— begin Dataset extract —
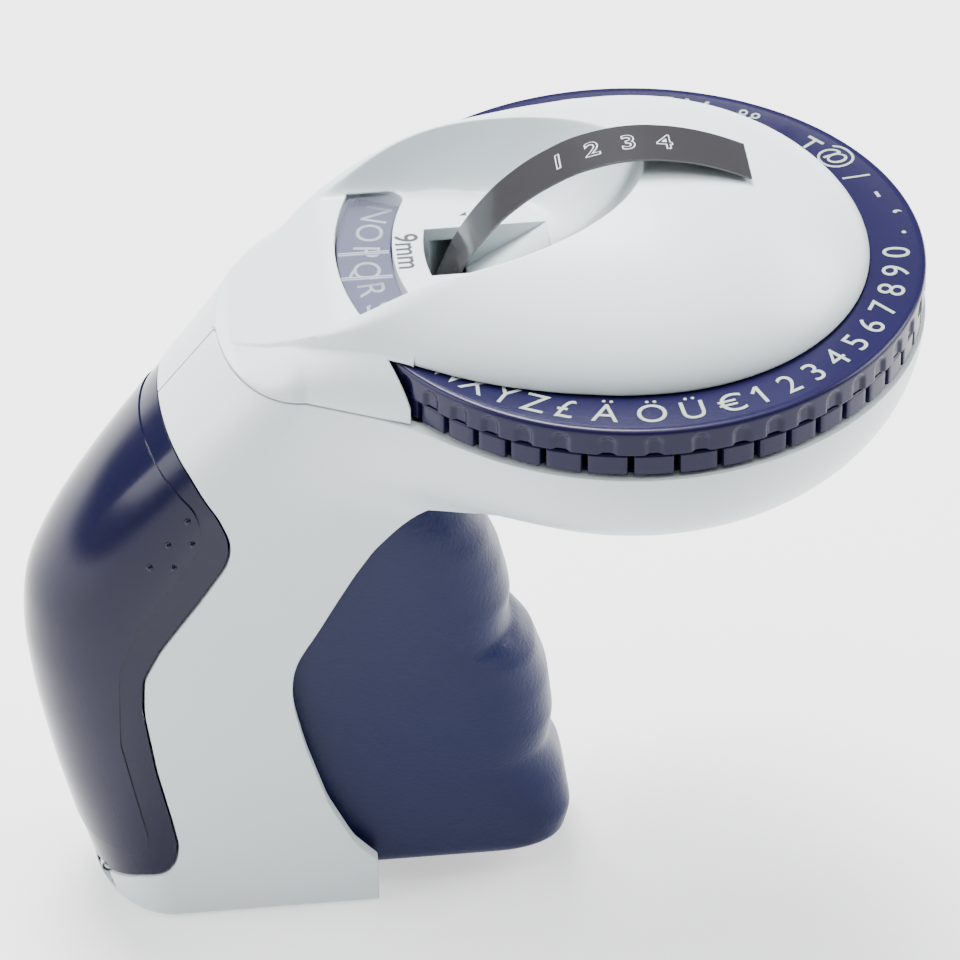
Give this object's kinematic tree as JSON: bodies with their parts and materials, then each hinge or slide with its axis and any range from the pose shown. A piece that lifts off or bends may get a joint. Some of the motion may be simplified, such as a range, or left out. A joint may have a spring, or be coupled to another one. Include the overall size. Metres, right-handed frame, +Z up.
{
  "type": "embossing label maker",
  "caption": "Hand-held embossing label maker with a turning character wheel, squeeze trigger, hinged rear tape cover and a strip of embossed tape.",
  "frame": {"origin": "bottom centre of the bounding box, on the surface that the foot stands on", "axes": "+Z up along the wheel's axis, +X forwards from the handle to the character wheel, +Y to the left side"},
  "size_m": [0.1403, 0.0896, 0.1336],
  "materials": {
    "shell": "semi-gloss pale blue-grey",
    "wheel": "satin purple-navy",
    "rear_cover": "glossy dark navy",
    "grip": "soft-touch slate navy",
    "window": "clear plastic with two moulded lines",
    "tape": "glossy dark grey-brown",
    "mechanism": "moulded dark grey",
    "steel": "plain",
    "roller": "matt",
    "core": "pale plain reel core"
  },
  "bodies": {
    "casing": {"left_shell": "shell", "right_shell": "shell", "top_cover": "shell", "dial_window": "window", "cover_hinge_pin": "steel", "trigger_pivot_pin": "steel", "mechanism_frame": "mechanism", "return_spring": "steel", "feed_axle": "steel", "pressure_axle": "steel", "tape_cradle": "mechanism", "label_tape": "tape", "wheel_bed": "mechanism", "cover_screw_1": "steel", "cover_screw_2": "steel", "cover_screw_3": "steel", "cover_screw_4": "steel", "case_screw_1": "steel", "case_screw_2": "steel"},
    "wheel": {"letter_ring": "wheel", "die_ring": "wheel", "cutter_blade": "steel"},
    "trigger": {"trigger_grip": "grip", "trigger_core": "mechanism", "feed_finger": "steel"},
    "platen": {"platen": "mechanism"},
    "rear_cover": {"rear_cover": "rear_cover"},
    "feed_roller": {"feed_roller": "roller", "ratchet_wheel": "steel"},
    "pressure_roller": {"pressure_roller": "roller"},
    "tape_roll": {"tape_roll": "tape", "tape_core": "core"}
  },
  "joints": [
    {"name": "wheel_turn", "type": "hinge", "parent": "casing", "child": "wheel", "pos_m": [0.025, 0, 0.113], "axis": [0, 0, 1], "continuous": true},
    {"name": "trigger_squeeze", "type": "hinge", "parent": "casing", "child": "trigger", "pos_m": [-0.0098, 0, 0.09], "axis": [0, 1, 0], "range_deg": [0, 11], "stiffness_Nm_per_rad": 3, "springref_deg": -3.44},
    {"name": "platen_lift", "type": "slide", "parent": "casing", "child": "platen", "axis": [0, 0, 1], "range_m": [0, 0.001], "deforming": ["return_spring"]},
    {"name": "rear_cover_open", "type": "hinge", "parent": "casing", "child": "rear_cover", "pos_m": [-0.0596, 0, 0.0052], "axis": [0, -1, 0], "range_deg": [0, 70]},
    {"name": "feed_roller_spin", "type": "hinge", "parent": "casing", "child": "feed_roller", "pos_m": [-0.026, 0, 0.09953], "axis": [0, 1, 0], "continuous": true},
    {"name": "pressure_roller_spin", "type": "hinge", "parent": "casing", "child": "pressure_roller", "pos_m": [-0.026, 0, 0.10687], "axis": [0, 1, 0], "continuous": true},
    {"name": "tape_roll_spin", "type": "hinge", "parent": "casing", "child": "tape_roll", "pos_m": [-0.05, 0, 0.052], "axis": [0, 1, 0], "continuous": true}
  ],
  "couplings": [
    {"joint": "platen_lift", "follows": "trigger_squeeze", "m_per_rad": 0.0052},
    {"joint": "pressure_roller_spin", "follows": "feed_roller_spin", "ratio": -1.6667}
  ]
}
— end Dataset extract —
### Problem to work on:
From the first line to the last, please quote the material above exactly.

### Complete response:
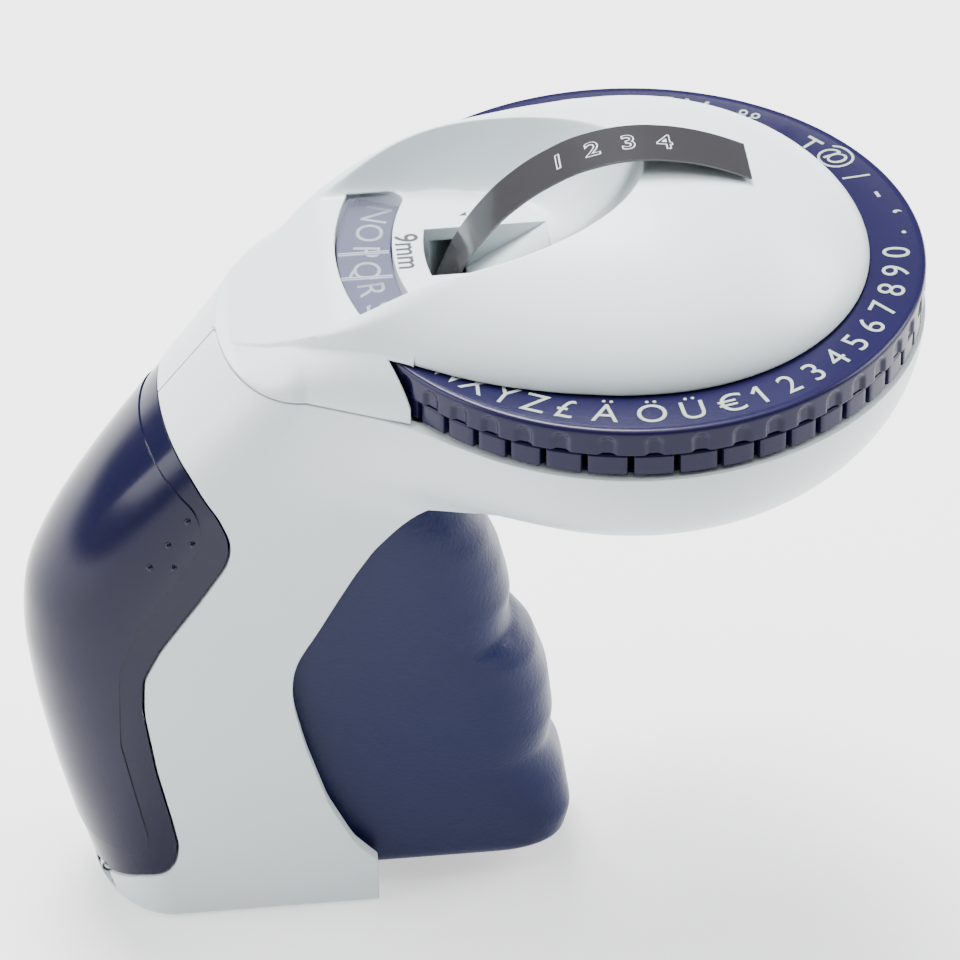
Give this object's kinematic tree as JSON: bodies with their parts and materials, then each hinge or slide with its axis and any range from the pose shown. A piece that lifts off or bends may get a joint. Some of the motion may be simplified, such as a range, or left out. A joint may have a spring, or be coupled to another one. Include the overall size. Metres, right-handed frame, +Z up.
{
  "type": "embossing label maker",
  "caption": "Hand-held embossing label maker with a turning character wheel, squeeze trigger, hinged rear tape cover and a strip of embossed tape.",
  "frame": {"origin": "bottom centre of the bounding box, on the surface that the foot stands on", "axes": "+Z up along the wheel's axis, +X forwards from the handle to the character wheel, +Y to the left side"},
  "size_m": [0.1403, 0.0896, 0.1336],
  "materials": {
    "shell": "semi-gloss pale blue-grey",
    "wheel": "satin purple-navy",
    "rear_cover": "glossy dark navy",
    "grip": "soft-touch slate navy",
    "window": "clear plastic with two moulded lines",
    "tape": "glossy dark grey-brown",
    "mechanism": "moulded dark grey",
    "steel": "plain",
    "roller": "matt",
    "core": "pale plain reel core"
  },
  "bodies": {
    "casing": {"left_shell": "shell", "right_shell": "shell", "top_cover": "shell", "dial_window": "window", "cover_hinge_pin": "steel", "trigger_pivot_pin": "steel", "mechanism_frame": "mechanism", "return_spring": "steel", "feed_axle": "steel", "pressure_axle": "steel", "tape_cradle": "mechanism", "label_tape": "tape", "wheel_bed": "mechanism", "cover_screw_1": "steel", "cover_screw_2": "steel", "cover_screw_3": "steel", "cover_screw_4": "steel", "case_screw_1": "steel", "case_screw_2": "steel"},
    "wheel": {"letter_ring": "wheel", "die_ring": "wheel", "cutter_blade": "steel"},
    "trigger": {"trigger_grip": "grip", "trigger_core": "mechanism", "feed_finger": "steel"},
    "platen": {"platen": "mechanism"},
    "rear_cover": {"rear_cover": "rear_cover"},
    "feed_roller": {"feed_roller": "roller", "ratchet_wheel": "steel"},
    "pressure_roller": {"pressure_roller": "roller"},
    "tape_roll": {"tape_roll": "tape", "tape_core": "core"}
  },
  "joints": [
    {"name": "wheel_turn", "type": "hinge", "parent": "casing", "child": "wheel", "pos_m": [0.025, 0, 0.113], "axis": [0, 0, 1], "continuous": true},
    {"name": "trigger_squeeze", "type": "hinge", "parent": "casing", "child": "trigger", "pos_m": [-0.0098, 0, 0.09], "axis": [0, 1, 0], "range_deg": [0, 11], "stiffness_Nm_per_rad": 3, "springref_deg": -3.44},
    {"name": "platen_lift", "type": "slide", "parent": "casing", "child": "platen", "axis": [0, 0, 1], "range_m": [0, 0.001], "deforming": ["return_spring"]},
    {"name": "rear_cover_open", "type": "hinge", "parent": "casing", "child": "rear_cover", "pos_m": [-0.0596, 0, 0.0052], "axis": [0, -1, 0], "range_deg": [0, 70]},
    {"name": "feed_roller_spin", "type": "hinge", "parent": "casing", "child": "feed_roller", "pos_m": [-0.026, 0, 0.09953], "axis": [0, 1, 0], "continuous": true},
    {"name": "pressure_roller_spin", "type": "hinge", "parent": "casing", "child": "pressure_roller", "pos_m": [-0.026, 0, 0.10687], "axis": [0, 1, 0], "continuous": true},
    {"name": "tape_roll_spin", "type": "hinge", "parent": "casing", "child": "tape_roll", "pos_m": [-0.05, 0, 0.052], "axis": [0, 1, 0], "continuous": true}
  ],
  "couplings": [
    {"joint": "platen_lift", "follows": "trigger_squeeze", "m_per_rad": 0.0052},
    {"joint": "pressure_roller_spin", "follows": "feed_roller_spin", "ratio": -1.6667}
  ]
}